Los antiguos dioses no se inmiscuían en los asuntos terrenales. Se entretenían entre ellos, como los griegos, o nos veían desde lejos, mandándonos a lo sumo vagos mensajes de discutible contenido. El cambio de modelo llega con las tres religiones de libro, la judía, la cristiana y la musulmana. Los dioses incas, aztecas o mayas se conformaban con ser adorados y recibir sacrificios, preferentemente humanos, pero no pretendían configurar las relaciones entre los simples mortales. Son Yahvé, Jesucristo y Alá quienes se preocupan realmente de nosotros con mandatos y prohibiciones en aras de una mejor convivencia.
Continúa habiendo preceptos sobre la relación del hombre con la divinidad, pero ya no en exclusiva. El primer mandamiento de la Ley de Dios, al igual que el segundo y hasta cierto punto el tercero, se mantienen en la vieja línea, pero los restantes descienden a las relaciones humanas.

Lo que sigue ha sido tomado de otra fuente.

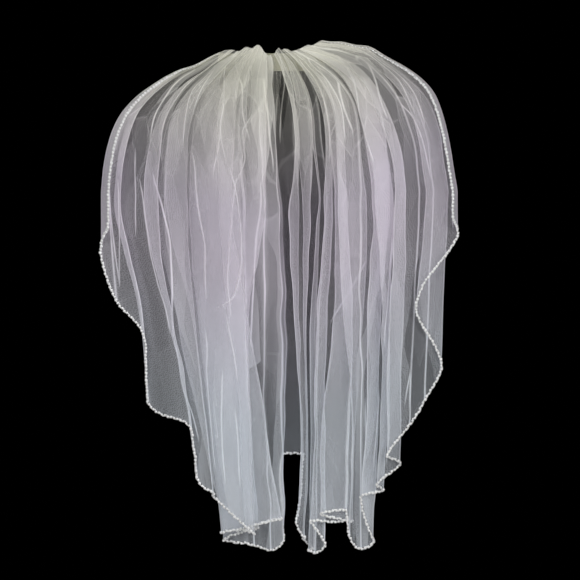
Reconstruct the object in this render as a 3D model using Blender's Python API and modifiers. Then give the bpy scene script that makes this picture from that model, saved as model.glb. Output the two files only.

Es curioso para el hombre de hoy que tres mandamientos de la Ley de Dios se dediquen a la defensa del derecho de propiedad. No sólo el 7º y el 10º, “no hurtes” y “no desear (siquiera) los bienes ajenos”, respectivamente, sino también el 6º, entendido éste como “no cometer adulterio”, y el 9º en su versión de “no desearás a la mujer de tu prójimo”. Son muy llamativos en cuanto a la importancia del derecho de propiedad y la subordinada posición de la mujer casada como cuasi propiedad del marido. Parece que en aquellos tiempos el adulterio se predicaba sólo de quien yacía con una mujer casada con otro, o sea, propiedad ajena. La relación del hombre casado con una mujer soltera no tenía tanta gravedad.
La configuración del más allá como proyección de nuestras concepciones culturales y sociales es evidente. El jefe de la tribu, y después los grandes emperadores del Oriente Medio o Asia, no tenían que dar muchas explicaciones sobre sus actos. Les bastaba con disfrutar de la incondicional sumisión de sus súbditos. Su voluntad carecía de límites y su posición casi divina se reflejaba en la satisfacción pública de sus deseos, por crueles e inhumanos que fueran. La situación cambió con el judaísmo. Jehová está por encima de los reyes y jueces de Israel, pero la Biblia nos ofrece algunos ejemplos de mandatos divinos que hoy calificaríamos de disparatados e incluso delictivos.
Las viejas enseñanzas no siempre son acordes con los derechos fundamentales de las personas, empezando por la vida. Véase también el trato que recibe la obediencia debida. Isaac como víctima propiciatoria y Jehová como quien exige su sacrificio. Poco importa aquí que finalmente Jehová, comprobada la obediencia ciega de Abraham, interrumpiera en el último momento los preparativos para la muerte de un inocente. Hoy, tanto Jehová como Abraham no estarían lejos del banquillo de los acusados. Y no digamos nada de la ocupación de una tierra ajena porque así lo habría decidido Dios. Naturalmente, con la expulsión o extinción de sus anteriores habitantes.